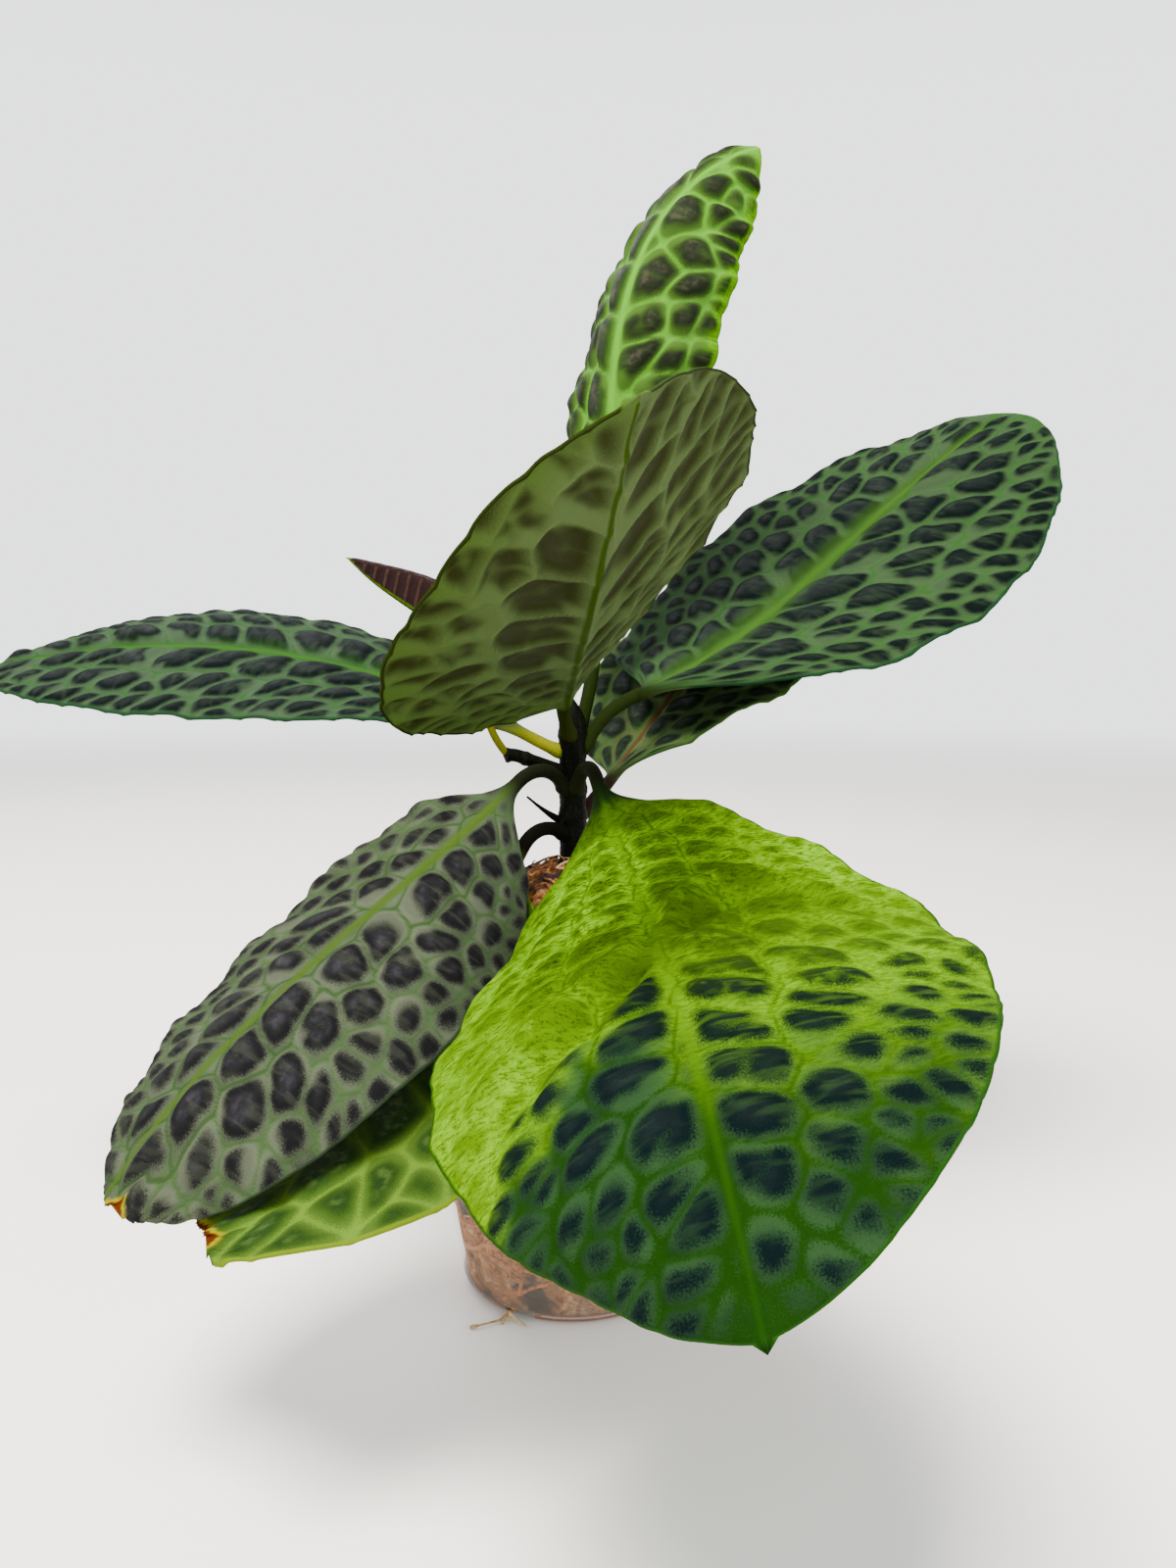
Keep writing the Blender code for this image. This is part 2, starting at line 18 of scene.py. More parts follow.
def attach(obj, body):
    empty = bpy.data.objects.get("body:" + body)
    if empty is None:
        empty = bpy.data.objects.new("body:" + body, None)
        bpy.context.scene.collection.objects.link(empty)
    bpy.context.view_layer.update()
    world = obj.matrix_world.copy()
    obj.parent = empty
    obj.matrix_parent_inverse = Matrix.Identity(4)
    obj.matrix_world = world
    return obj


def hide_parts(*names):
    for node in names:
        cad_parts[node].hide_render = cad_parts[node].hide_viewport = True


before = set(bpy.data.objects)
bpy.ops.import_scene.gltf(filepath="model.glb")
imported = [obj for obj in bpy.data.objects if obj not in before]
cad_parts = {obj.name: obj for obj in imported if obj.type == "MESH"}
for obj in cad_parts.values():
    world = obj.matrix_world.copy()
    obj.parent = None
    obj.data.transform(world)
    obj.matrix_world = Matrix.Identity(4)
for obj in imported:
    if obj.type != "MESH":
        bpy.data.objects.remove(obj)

LOG = logging.getLogger("potted_ardisia")
MM = 0.001
UP = np.array([0.0, 0.0, 1.0])
Tint = tuple[int, int, int]


def linear(tint: Tint) -> tuple[float, float, float, float]:
    """Turn an sRGB tint into linear light: ((c + 0.055) / 1.055) to the power 2.4, or c / 12.92 when dark.

    Args:
        tint: red, green and blue from 0 to 255.

    Returns:
        Linear red, green, blue and an alpha of 1.
    """
    share = np.array(tint) / 255.0
    light = np.where(share > 0.04045, ((share + 0.055) / 1.055) ** 2.4, share / 12.92)
    return (float(light[0]), float(light[1]), float(light[2]), 1.0)


def ease(value: np.ndarray, low: float, high: float) -> np.ndarray:
    """Smooth step from 0 at low to 1 at high: 3 t squared less 2 t cubed.

    Args:
        value: the numbers to ease.
        low: where the step starts; it may be above high, for a falling step.
        high: where the step ends.

    Returns:
        The eased numbers.
    """
    held = np.clip((value - low) / (high - low), 0.0, 1.0)
    return held * held * (3.0 - 2.0 * held)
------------
# Stated task:
Return the lines above precisely as they appear, beginning at the first line and ending at the line with "imported = [obj", and nothing after it.

# The completed task:
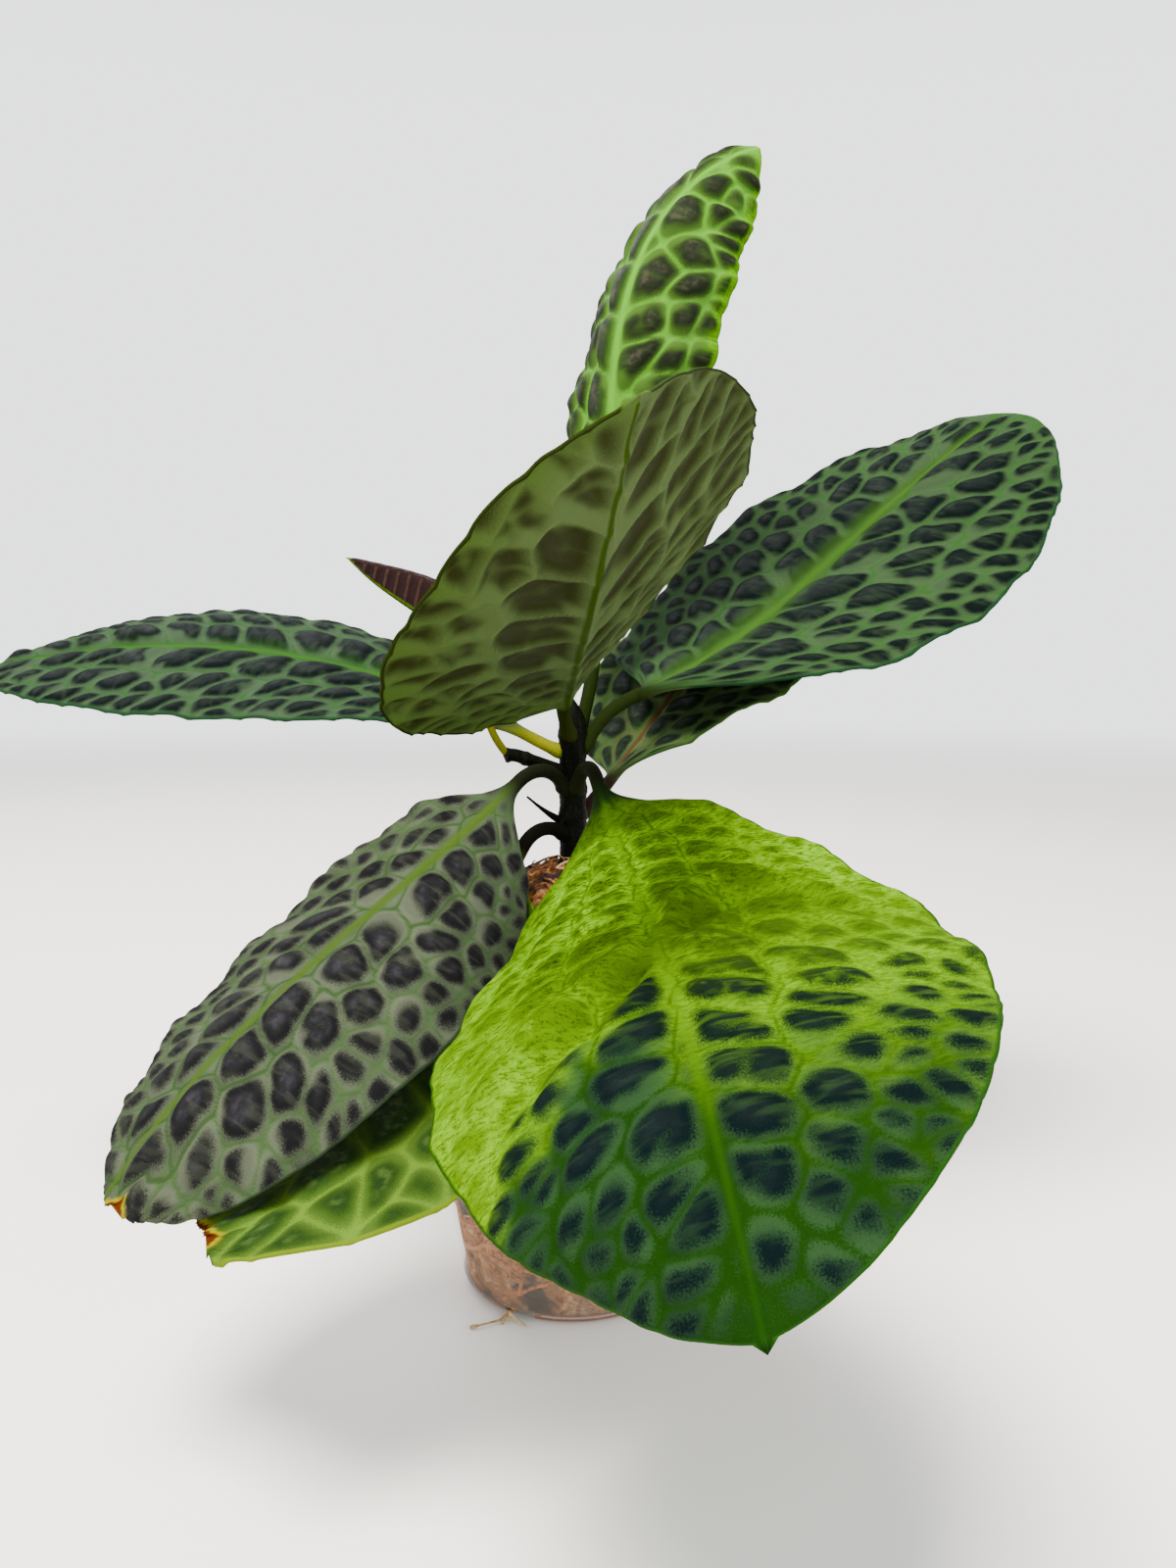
Keep writing the Blender code for this image. This is part 2, starting at line 18 of scene.py. More parts follow.
def attach(obj, body):
    empty = bpy.data.objects.get("body:" + body)
    if empty is None:
        empty = bpy.data.objects.new("body:" + body, None)
        bpy.context.scene.collection.objects.link(empty)
    bpy.context.view_layer.update()
    world = obj.matrix_world.copy()
    obj.parent = empty
    obj.matrix_parent_inverse = Matrix.Identity(4)
    obj.matrix_world = world
    return obj


def hide_parts(*names):
    for node in names:
        cad_parts[node].hide_render = cad_parts[node].hide_viewport = True


before = set(bpy.data.objects)
bpy.ops.import_scene.gltf(filepath="model.glb")
imported = [obj for obj in bpy.data.objects if obj not in before]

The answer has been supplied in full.